(Object modeling scripts)
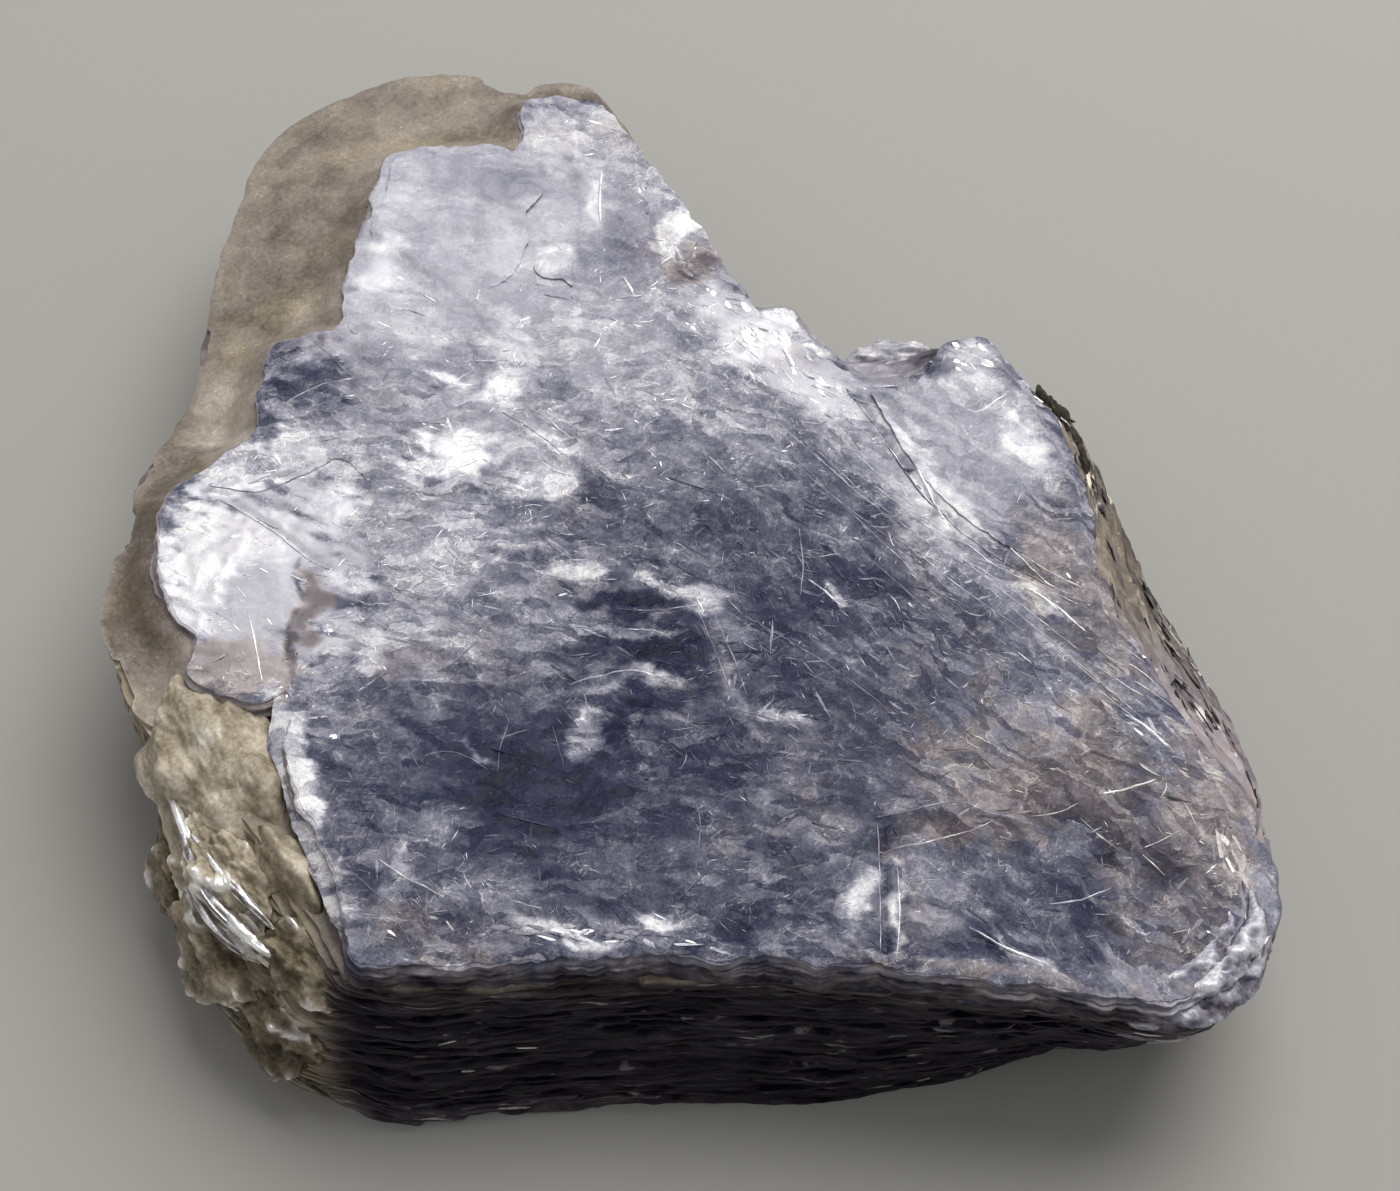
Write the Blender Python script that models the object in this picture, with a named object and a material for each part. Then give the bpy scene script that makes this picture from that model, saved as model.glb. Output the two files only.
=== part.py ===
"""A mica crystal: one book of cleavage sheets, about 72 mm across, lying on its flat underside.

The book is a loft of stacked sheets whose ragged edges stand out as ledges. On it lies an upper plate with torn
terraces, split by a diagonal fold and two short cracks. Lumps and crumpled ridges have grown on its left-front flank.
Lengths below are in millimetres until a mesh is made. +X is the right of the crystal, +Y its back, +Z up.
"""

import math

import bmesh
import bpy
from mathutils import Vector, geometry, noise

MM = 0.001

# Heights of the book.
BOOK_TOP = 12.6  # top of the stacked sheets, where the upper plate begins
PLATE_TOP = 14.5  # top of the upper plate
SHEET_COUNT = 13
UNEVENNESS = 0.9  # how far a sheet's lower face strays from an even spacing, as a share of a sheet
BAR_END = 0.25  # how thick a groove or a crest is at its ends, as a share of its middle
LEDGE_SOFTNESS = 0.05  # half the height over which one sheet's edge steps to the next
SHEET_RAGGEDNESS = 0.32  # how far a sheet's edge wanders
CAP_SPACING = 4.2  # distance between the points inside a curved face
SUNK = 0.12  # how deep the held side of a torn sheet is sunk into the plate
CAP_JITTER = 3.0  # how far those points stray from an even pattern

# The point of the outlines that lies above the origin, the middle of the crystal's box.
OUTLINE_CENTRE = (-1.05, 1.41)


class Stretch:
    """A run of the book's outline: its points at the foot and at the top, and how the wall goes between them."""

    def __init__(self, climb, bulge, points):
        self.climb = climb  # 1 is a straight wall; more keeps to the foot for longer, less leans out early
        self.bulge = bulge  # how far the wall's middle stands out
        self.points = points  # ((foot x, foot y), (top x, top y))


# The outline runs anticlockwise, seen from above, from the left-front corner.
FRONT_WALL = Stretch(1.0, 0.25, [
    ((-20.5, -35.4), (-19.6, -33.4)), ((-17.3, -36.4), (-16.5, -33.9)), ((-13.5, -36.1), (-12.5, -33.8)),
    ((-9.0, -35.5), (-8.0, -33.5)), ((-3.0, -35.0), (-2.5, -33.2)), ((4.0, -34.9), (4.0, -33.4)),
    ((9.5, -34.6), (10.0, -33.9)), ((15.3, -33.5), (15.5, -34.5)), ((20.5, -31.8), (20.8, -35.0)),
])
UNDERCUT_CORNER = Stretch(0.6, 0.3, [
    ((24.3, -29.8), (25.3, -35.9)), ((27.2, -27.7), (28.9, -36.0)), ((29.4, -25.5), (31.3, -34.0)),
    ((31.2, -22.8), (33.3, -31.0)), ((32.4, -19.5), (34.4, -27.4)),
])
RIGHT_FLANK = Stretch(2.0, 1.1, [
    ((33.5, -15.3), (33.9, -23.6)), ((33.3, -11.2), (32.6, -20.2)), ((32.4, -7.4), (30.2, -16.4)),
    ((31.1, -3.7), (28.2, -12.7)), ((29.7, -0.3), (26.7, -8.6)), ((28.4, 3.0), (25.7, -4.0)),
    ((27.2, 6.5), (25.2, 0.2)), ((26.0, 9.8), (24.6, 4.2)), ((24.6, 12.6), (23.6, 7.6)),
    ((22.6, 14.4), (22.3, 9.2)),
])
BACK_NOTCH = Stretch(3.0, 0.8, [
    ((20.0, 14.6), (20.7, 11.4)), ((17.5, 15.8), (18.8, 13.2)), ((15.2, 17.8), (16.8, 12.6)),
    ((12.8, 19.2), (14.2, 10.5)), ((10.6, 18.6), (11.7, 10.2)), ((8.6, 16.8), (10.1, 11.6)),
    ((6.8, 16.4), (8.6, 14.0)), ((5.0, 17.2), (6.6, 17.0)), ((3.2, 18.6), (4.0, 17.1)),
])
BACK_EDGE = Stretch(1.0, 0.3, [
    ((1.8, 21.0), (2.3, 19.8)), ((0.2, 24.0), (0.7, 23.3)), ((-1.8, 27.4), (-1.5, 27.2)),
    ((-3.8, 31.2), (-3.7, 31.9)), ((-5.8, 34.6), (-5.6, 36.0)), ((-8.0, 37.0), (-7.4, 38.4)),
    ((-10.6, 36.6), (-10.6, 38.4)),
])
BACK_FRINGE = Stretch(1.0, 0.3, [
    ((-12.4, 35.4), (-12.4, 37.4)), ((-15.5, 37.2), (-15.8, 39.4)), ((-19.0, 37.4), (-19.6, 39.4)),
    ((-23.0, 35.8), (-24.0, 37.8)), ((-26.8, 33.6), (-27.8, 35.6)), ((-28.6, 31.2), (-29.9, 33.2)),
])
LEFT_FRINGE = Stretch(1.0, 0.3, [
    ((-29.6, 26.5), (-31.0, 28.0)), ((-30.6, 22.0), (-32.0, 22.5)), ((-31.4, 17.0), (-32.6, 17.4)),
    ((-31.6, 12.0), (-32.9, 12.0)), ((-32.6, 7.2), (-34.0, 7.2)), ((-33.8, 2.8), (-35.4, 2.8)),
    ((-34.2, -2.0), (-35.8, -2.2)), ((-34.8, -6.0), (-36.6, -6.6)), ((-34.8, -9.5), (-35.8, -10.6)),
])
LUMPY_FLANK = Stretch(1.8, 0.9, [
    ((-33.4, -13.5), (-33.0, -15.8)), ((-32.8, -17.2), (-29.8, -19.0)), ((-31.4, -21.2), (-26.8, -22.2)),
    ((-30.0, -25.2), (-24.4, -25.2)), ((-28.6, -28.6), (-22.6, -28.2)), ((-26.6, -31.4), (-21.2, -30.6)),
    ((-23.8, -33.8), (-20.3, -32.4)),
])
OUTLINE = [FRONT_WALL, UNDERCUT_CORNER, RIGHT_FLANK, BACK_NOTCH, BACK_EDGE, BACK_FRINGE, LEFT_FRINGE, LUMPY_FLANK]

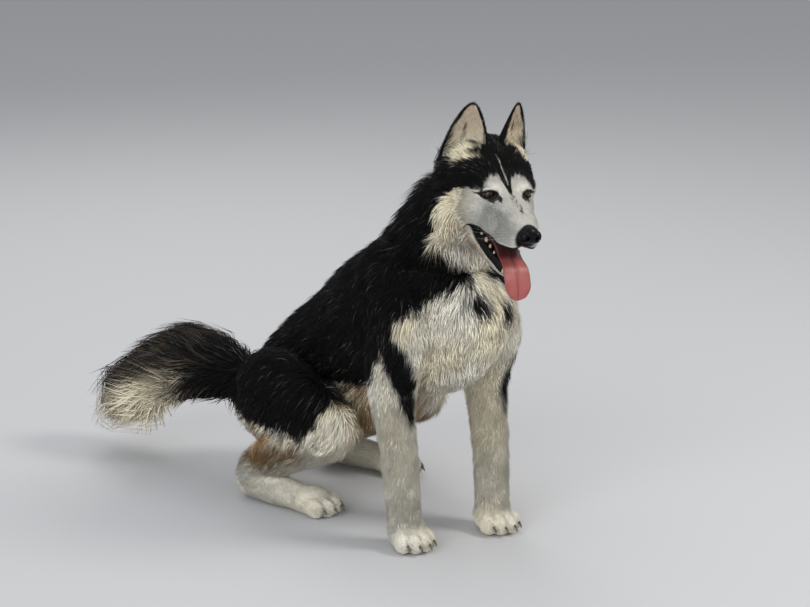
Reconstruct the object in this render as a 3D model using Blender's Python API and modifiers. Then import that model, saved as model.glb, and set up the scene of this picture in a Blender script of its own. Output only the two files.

» Given instruction
Write out all the entries exactly.

» Exercise solution
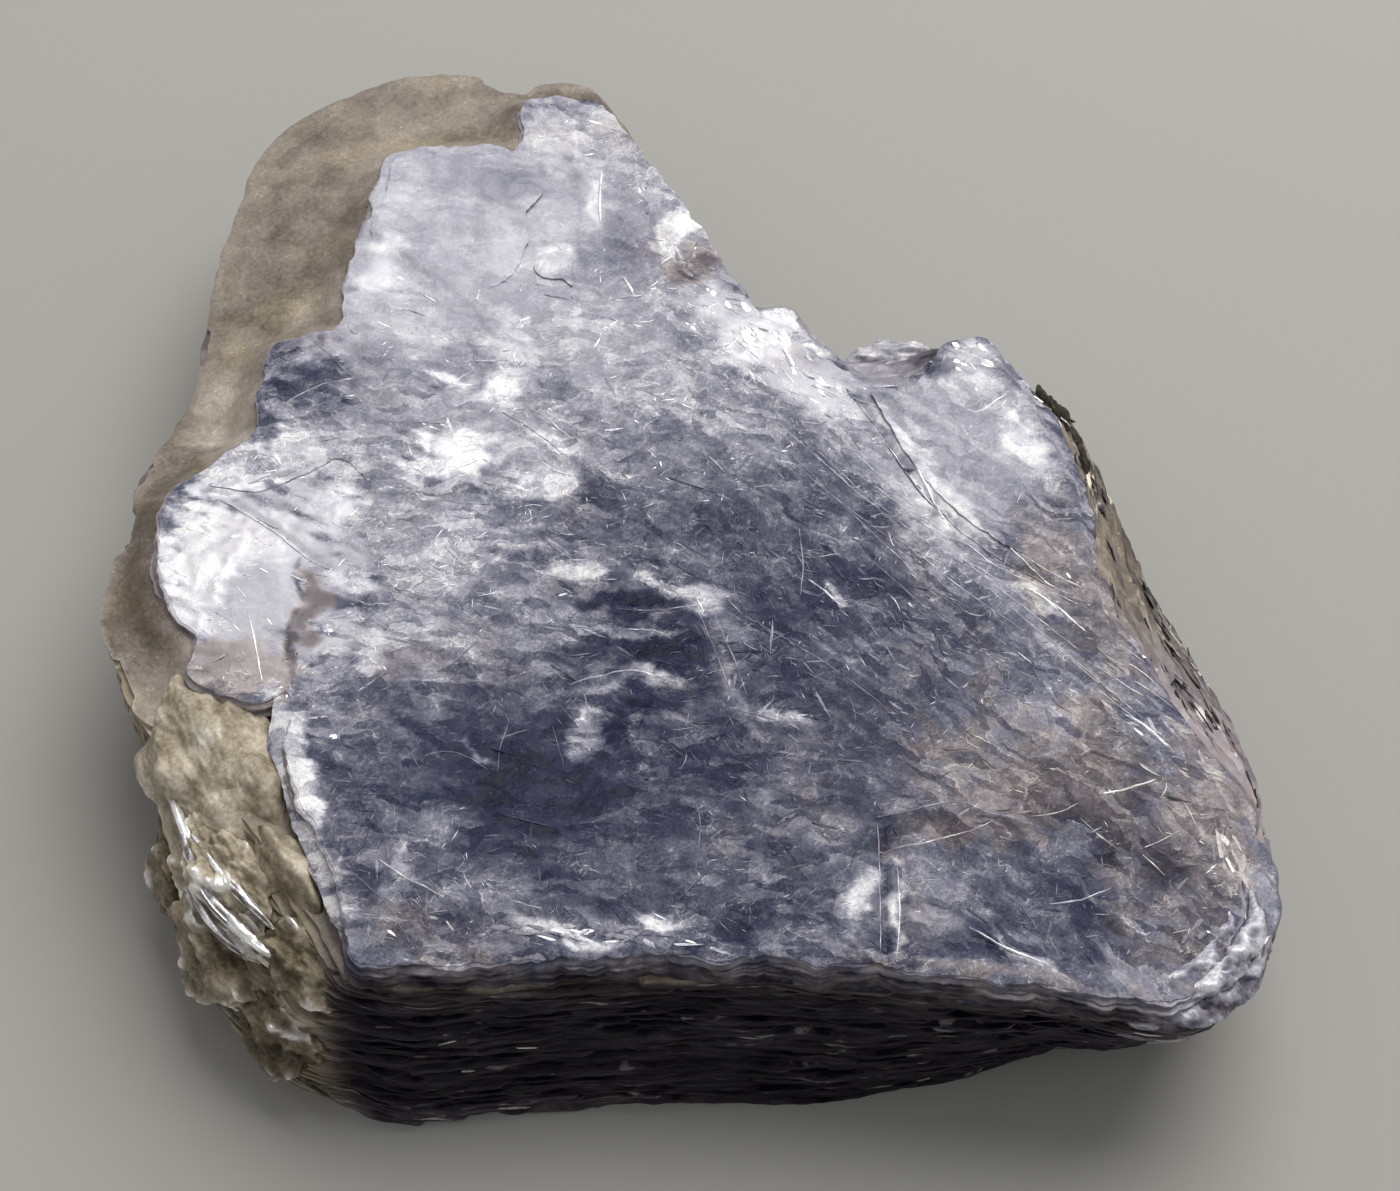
Write the Blender Python script that models the object in this picture, with a named object and a material for each part. Then give the bpy scene script that makes this picture from that model, saved as model.glb. Output the two files only.
=== part.py ===
"""A mica crystal: one book of cleavage sheets, about 72 mm across, lying on its flat underside.

The book is a loft of stacked sheets whose ragged edges stand out as ledges. On it lies an upper plate with torn
terraces, split by a diagonal fold and two short cracks. Lumps and crumpled ridges have grown on its left-front flank.
Lengths below are in millimetres until a mesh is made. +X is the right of the crystal, +Y its back, +Z up.
"""

import math

import bmesh
import bpy
from mathutils import Vector, geometry, noise

MM = 0.001

# Heights of the book.
BOOK_TOP = 12.6  # top of the stacked sheets, where the upper plate begins
PLATE_TOP = 14.5  # top of the upper plate
SHEET_COUNT = 13
UNEVENNESS = 0.9  # how far a sheet's lower face strays from an even spacing, as a share of a sheet
BAR_END = 0.25  # how thick a groove or a crest is at its ends, as a share of its middle
LEDGE_SOFTNESS = 0.05  # half the height over which one sheet's edge steps to the next
SHEET_RAGGEDNESS = 0.32  # how far a sheet's edge wanders
CAP_SPACING = 4.2  # distance between the points inside a curved face
SUNK = 0.12  # how deep the held side of a torn sheet is sunk into the plate
CAP_JITTER = 3.0  # how far those points stray from an even pattern

# The point of the outlines that lies above the origin, the middle of the crystal's box.
OUTLINE_CENTRE = (-1.05, 1.41)


class Stretch:
    """A run of the book's outline: its points at the foot and at the top, and how the wall goes between them."""

    def __init__(self, climb, bulge, points):
        self.climb = climb  # 1 is a straight wall; more keeps to the foot for longer, less leans out early
        self.bulge = bulge  # how far the wall's middle stands out
        self.points = points  # ((foot x, foot y), (top x, top y))


# The outline runs anticlockwise, seen from above, from the left-front corner.
FRONT_WALL = Stretch(1.0, 0.25, [
    ((-20.5, -35.4), (-19.6, -33.4)), ((-17.3, -36.4), (-16.5, -33.9)), ((-13.5, -36.1), (-12.5, -33.8)),
    ((-9.0, -35.5), (-8.0, -33.5)), ((-3.0, -35.0), (-2.5, -33.2)), ((4.0, -34.9), (4.0, -33.4)),
    ((9.5, -34.6), (10.0, -33.9)), ((15.3, -33.5), (15.5, -34.5)), ((20.5, -31.8), (20.8, -35.0)),
])
UNDERCUT_CORNER = Stretch(0.6, 0.3, [
    ((24.3, -29.8), (25.3, -35.9)), ((27.2, -27.7), (28.9, -36.0)), ((29.4, -25.5), (31.3, -34.0)),
    ((31.2, -22.8), (33.3, -31.0)), ((32.4, -19.5), (34.4, -27.4)),
])
RIGHT_FLANK = Stretch(2.0, 1.1, [
    ((33.5, -15.3), (33.9, -23.6)), ((33.3, -11.2), (32.6, -20.2)), ((32.4, -7.4), (30.2, -16.4)),
    ((31.1, -3.7), (28.2, -12.7)), ((29.7, -0.3), (26.7, -8.6)), ((28.4, 3.0), (25.7, -4.0)),
    ((27.2, 6.5), (25.2, 0.2)), ((26.0, 9.8), (24.6, 4.2)), ((24.6, 12.6), (23.6, 7.6)),
    ((22.6, 14.4), (22.3, 9.2)),
])
BACK_NOTCH = Stretch(3.0, 0.8, [
    ((20.0, 14.6), (20.7, 11.4)), ((17.5, 15.8), (18.8, 13.2)), ((15.2, 17.8), (16.8, 12.6)),
    ((12.8, 19.2), (14.2, 10.5)), ((10.6, 18.6), (11.7, 10.2)), ((8.6, 16.8), (10.1, 11.6)),
    ((6.8, 16.4), (8.6, 14.0)), ((5.0, 17.2), (6.6, 17.0)), ((3.2, 18.6), (4.0, 17.1)),
])
BACK_EDGE = Stretch(1.0, 0.3, [
    ((1.8, 21.0), (2.3, 19.8)), ((0.2, 24.0), (0.7, 23.3)), ((-1.8, 27.4), (-1.5, 27.2)),
    ((-3.8, 31.2), (-3.7, 31.9)), ((-5.8, 34.6), (-5.6, 36.0)), ((-8.0, 37.0), (-7.4, 38.4)),
    ((-10.6, 36.6), (-10.6, 38.4)),
])
BACK_FRINGE = Stretch(1.0, 0.3, [
    ((-12.4, 35.4), (-12.4, 37.4)), ((-15.5, 37.2), (-15.8, 39.4)), ((-19.0, 37.4), (-19.6, 39.4)),
    ((-23.0, 35.8), (-24.0, 37.8)), ((-26.8, 33.6), (-27.8, 35.6)), ((-28.6, 31.2), (-29.9, 33.2)),
])
LEFT_FRINGE = Stretch(1.0, 0.3, [
    ((-29.6, 26.5), (-31.0, 28.0)), ((-30.6, 22.0), (-32.0, 22.5)), ((-31.4, 17.0), (-32.6, 17.4)),
    ((-31.6, 12.0), (-32.9, 12.0)), ((-32.6, 7.2), (-34.0, 7.2)), ((-33.8, 2.8), (-35.4, 2.8)),
    ((-34.2, -2.0), (-35.8, -2.2)), ((-34.8, -6.0), (-36.6, -6.6)), ((-34.8, -9.5), (-35.8, -10.6)),
])
LUMPY_FLANK = Stretch(1.8, 0.9, [
    ((-33.4, -13.5), (-33.0, -15.8)), ((-32.8, -17.2), (-29.8, -19.0)), ((-31.4, -21.2), (-26.8, -22.2)),
    ((-30.0, -25.2), (-24.4, -25.2)), ((-28.6, -28.6), (-22.6, -28.2)), ((-26.6, -31.4), (-21.2, -30.6)),
    ((-23.8, -33.8), (-20.3, -32.4)),
])
OUTLINE = [FRONT_WALL, UNDERCUT_CORNER, RIGHT_FLANK, BACK_NOTCH, BACK_EDGE, BACK_FRINGE, LEFT_FRINGE, LUMPY_FLANK]

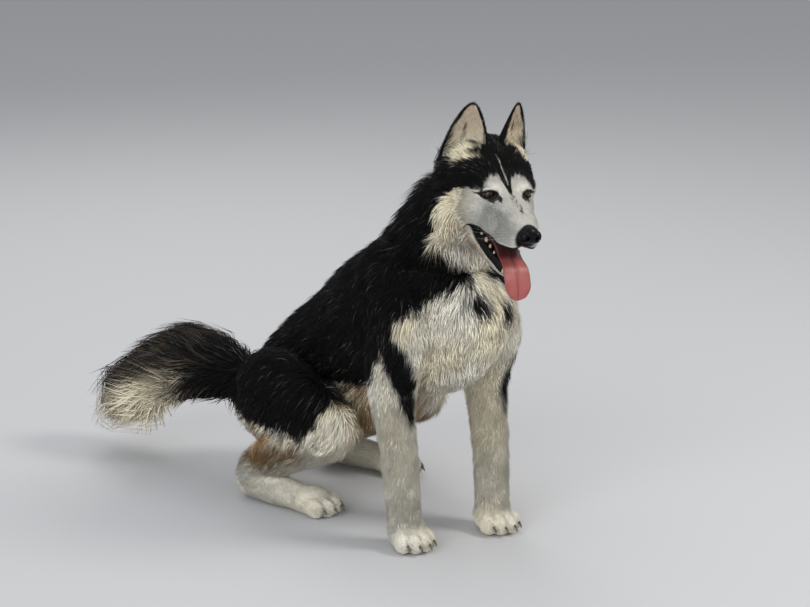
Reconstruct the object in this render as a 3D model using Blender's Python API and modifiers. Then import that model, saved as model.glb, and set up the scene of this picture in a Blender script of its own. Output only the two files.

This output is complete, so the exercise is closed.